Laici, marxisti, “femministi”: sono i Curdi la vera arma anti Isis

I combattenti dell'YPG si rivelano sempre più decisivi nella lotta allo Stato Islamico. Sono un’armata composita, proveniente da vari paesi, lontanissima dal fondamentalismo, nella quale le donne hanno un ruolo di primo piano

Non c’è peggior nemico per un fanatico religioso di un marxista. La lotta dei curdi siriani del YPG – il braccio armato del partito socialista PYD, legato a sua volta al partito marxista dei lavoratori, il più noto PKK turco-curdo – lo sta dimostrando ancora una volta. Pur avendo sfumato la propria connotazione ideologica (in un momento in cui gli aiuti da parte degli Stati Uniti sono fondamentali non è il caso di dare munizioni alla propaganda turca, che li dipinge come “terroristi comunisti”) e avendo redatto una Costituzione per il Rojava – il Kurdistan siriano – di stampo democratico, pluralista e liberale, i curdi siriani hanno nelle caratteristiche storiche di un movimento di sinistra alcuni dei propri punti di forza, sia sul campo che soprattutto a livello di comunicazione e propaganda.
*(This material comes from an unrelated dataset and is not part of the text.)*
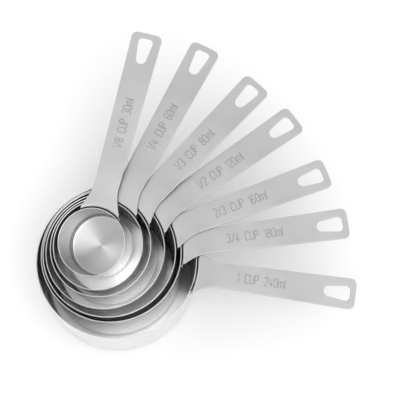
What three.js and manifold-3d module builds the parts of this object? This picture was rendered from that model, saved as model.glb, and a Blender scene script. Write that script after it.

Innanzi tutto la questione femminile. Mentre l’Isis porta avanti una visione medievale della donna – sono tristemente note le violenze, la discriminazione, le riduzioni in schiavitù e via dicendo – i curdi siriani non solo riconoscono un ruolo politico determinante alle donne nella loro embrionale entità statale, ma hanno addirittura unità combattenti, secondo una tradizione che risale già alla nascita dell’Armata Rossa. Non c’è solo l’YPJ curdo, il famoso braccio armato femminile gemello del YPG, ma anche un’unità di donne yazide, l’YJÊ.
Considerati eretici dai fanatici musulmani, gli yazidi erano stati sterminati nell’estate del 2014 e le loro donne rapite e vendute come schiave sessuali per i combattenti dell’Isis: tra quelle che si sono salvate in molte hanno deciso di arruolarsi. Questa partecipazione femminile alla lotta armata non è solo un potente strumento di emancipazione e di propaganda, ma ha anche un risvolto tattico-psicologico importante: per i combattenti jihadisti non c’è disonore peggiore che essere uccisi da una donna, pare ritengano – secondo alcuni report americani – che in tal caso non ci saranno vergini ad attenderli in paradiso.

Come ai tempi della Guerra Civile Spagnola, accanto alle unità combattenti locali si sono aggiunti progressivamente sempre più volontari stranieri che provengono da una moltitudine di Paesi.
Sono state fondate Brigate Internazionali – alcune di chiara ispirazione comunista – in cui sono affluiti curdi-turchi, circassi, spagnoli, portoghesi, rumeni, americani, canadesi, italiani, tedeschi, olandesi, scandinavi e tanti altri ancora. Molti sono ex militari, di cui alcuni hanno già combattuto in scenari simili durante la guerra americana in Iraq dopo il 2003, altri si sono addestrati sul campo (è nota la presenza di forze speciali americane – e forse non solo – tra i curdi siriani, che svolgono anche compiti di addestramento). Nella percezione delle opinioni pubbliche occidentali un nemico “cattivo” come lo Stato Islamico non si vedeva dai tempi dei Nazisti, e i curdi – laici, progressisti e femministi – che con successo lo contrastano esercitano un grande potere di attrazione.